Java is as verbose as it gets with lots of unnecessary information at a beginner level

Why parenthesis? Why is the string quoted? Why I cannot write `print("a") print("b")` on the same line? Why `print`, if it shows on a screen, not a printer? What is `.py`? What is file? Why `write` on a file does something different than `print`?

I agree that Java shows you more syntax which is intimidating. But the answer to all these questions for all languages is: "it's a special syntax, you should write it exactly as it is. We will learn more details later in the course". There is literally no need to dive in. You wouldn't dive to variadic functions, builtins and CPython implementation details when asked about the name `print` or how it can take multiple arguments, would you?

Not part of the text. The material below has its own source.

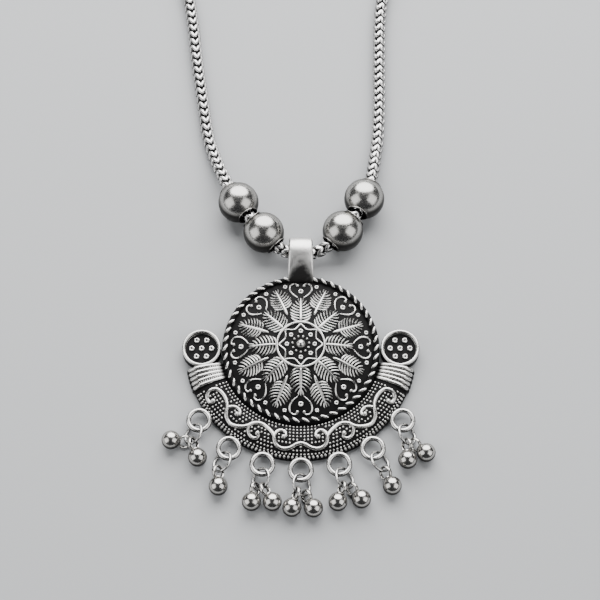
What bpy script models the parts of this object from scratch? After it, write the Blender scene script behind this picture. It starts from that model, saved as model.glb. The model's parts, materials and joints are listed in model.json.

You get some kind of syntax questions no matter what programming language you teach, even Python. Granted, there may be less with Python in the beginning, but in lots of scenarios the difference is negligible.

I think AP's point here wasn't that command, it's all of the class structure required to get to the coding. You either have to introduce that as "don't worry about that, it'll come later" or introduce OOP basics on the way to simply stating hello world.
Yes, and I would say "don't worry about that, it'll come later, it's boilerplate". Same as I would do with `import` in Python, actually.